儘にならぬは浮世の謀り

主に映画の感想を呟くための日記

映画感想:スターシップ9


『スターシップ9』予告編

 恒例の手短な感想から

微妙

 といった感じでしょうか。

 

 初めからそんなに期待して観に行ってなかったのですが、やはり、そんなに大した内容ではなかったことに、軽くガッカリしています。今はそんな気分です。

 「スターシップ9」

 タイトルからしてSFの映画で9という数字を冠しており、とても嫌な予感を感じていた*1のですが、中途半端に嫌な予感は的中してしまいました。

 ゴミと言うほどゴミではないけれども、1800円払ってみるだけの内容かと問われると、全くその価値はないと断言できる――そんな感じの微妙なSF映画でした。

 

 まず、この映画には、明かしてしまうと確実にネタバレになる”展開と設定”が序盤に仕込まれています。同時にこの展開そして、設定こそがおそらく、この映画の最大のウリとなっているわけですが……この"展開"がとてつもなく陳腐なんですよね。

 これを言ってしまうと、映画ファンならば確実に、どういう内容か分かってしまうので言いたくないのですが、ハッキリ言って「これ、キャビンをSF映画に置き換えただけだよね」という内容なんですよね。あとは、シャマランの「ヴィレッジ」とか。まあ、探せばいくらでも見つかるような、大変に陳腐な展開が待っているわけです。

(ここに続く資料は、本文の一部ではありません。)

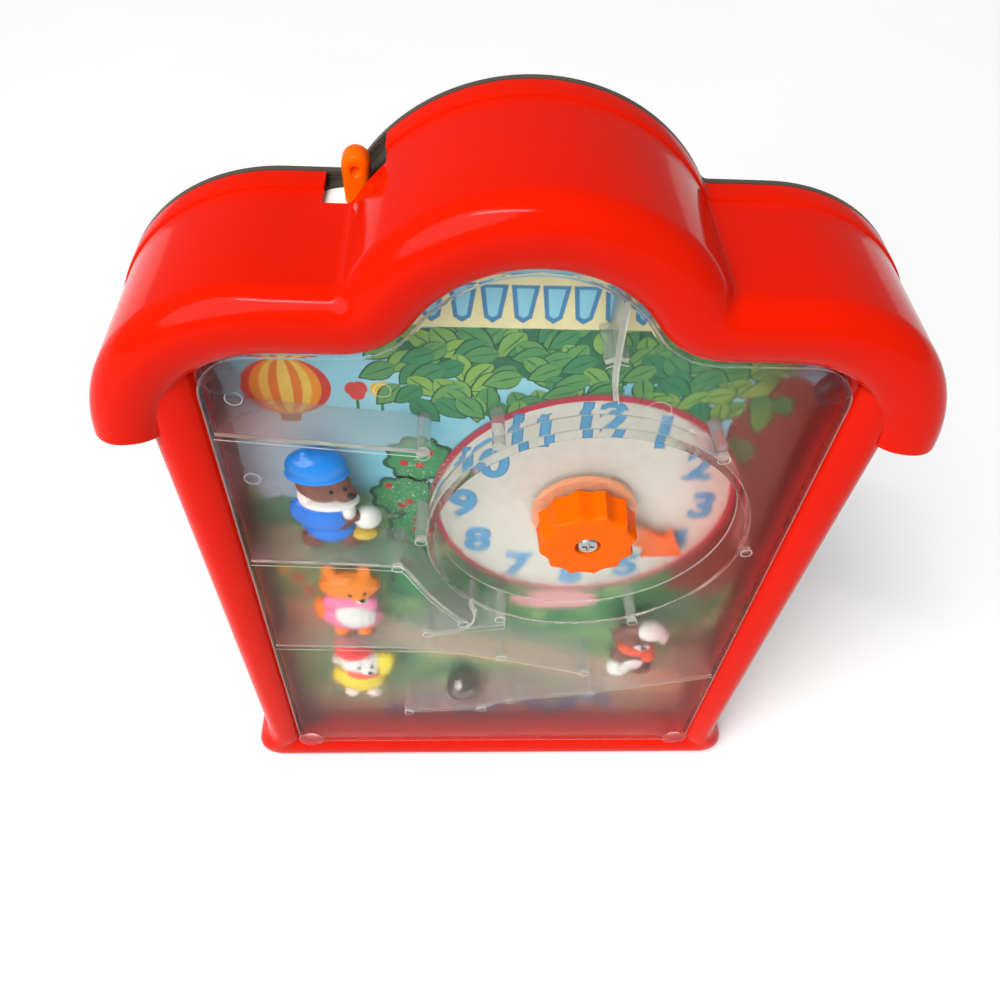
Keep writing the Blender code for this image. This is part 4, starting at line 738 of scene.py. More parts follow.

 低予算映画にはありがちな設定がそのまま、何の考えもなく使われてしまっているわけです。

 

 しかも、それを勿体ぶるとか、引っ張るとか、そういうこともせずにわりと、すんなり序盤で明かしてしまうわけです。おかげで、この"意外な展開"になっても「な、なんだってー!?」とか、ちっとも思えないのです。「あ、ふーん。そうなんだー。ふーん」と流してしまう程度の感慨しか沸かないのです。

 もっと、このネタバラシの場面を引っ張って、主人公たちの仲を濃密に描くとか、恋愛描写を深めるとか、伏線を張るとか、いろいろやれることはあるはずです。

 しかも、ネタバラシした後の展開も、変にチンタラしていて、ちっとも面白くありません。もっと、意外な展開から更に意外な展開を引っ張ってきて、次々に話を進めていくとか、いろいろやれることはあるだろうに、画面では、主人公がウジウジ悩んでいるだけのシーンが続いていくわけです。

 

 この時点で、相当にこの映画はつまらないわけですが、ここから先も結構につまらないわけです。まず、この映画、あんまり意味のないシーンが多すぎなんですよね。あの主人公を担当してたカウンセラーとか、初めから最後まで「一体、なんのためにこの人出てきたんだ?」と疑問に思わざるをえないほどに、話とあんまり関係がないのです。

 バーで会話している主人公の友人の医者も、わざわざ、話の主軸となっている「計画」に反対している、という描写を入れているのに、これもまったく活かされていません。

 途中、主人公がスラム街っぽいところに立ち寄っているシーンもまったく後のシーンと関係がなく「あのロケーションで撮った映像が勿体なくて、とりえず、どうでもいいシーンにねじ込んでおきました」感が半端ではないのです。

 

 まあ、辛うじて、主人公がとある人を逃したことがバレて「捕まえろ!」という展開になってからは、それなりにサスペンスもあり、面白くなったりもするのです。が、同時にこのサスペンスシーンの登場人物の言動は、どいつもこいつも「お前、微妙にさっきと言ってること違うじゃねぇか!」という状態だったりして、面白いシーンですら変なのです。

 

 オチも、なんというか……「あのさ、作り手の人たち、そいつが人殺しだってこと忘れてない?」とツッコみたくなってしまいました。あれに感動しろというのは、相当に無理があると思うのですが。

 普通に考えたら、あの子、あそこから銃殺される未来しか見えないんですが。

 

 あと、仮に人殺しであることを忘れて、百歩譲っても、あの子も母親と同じで「あの部屋の中でしか生きられない体質」なんじゃないでしょうか。

 ともかく、それくらいツッコみどころだらけで、しかも、何も解決してないオチなわけです。うーん、この映画はもうちょっと構成などを、全体的に見直すべきではなかったのでしょうか。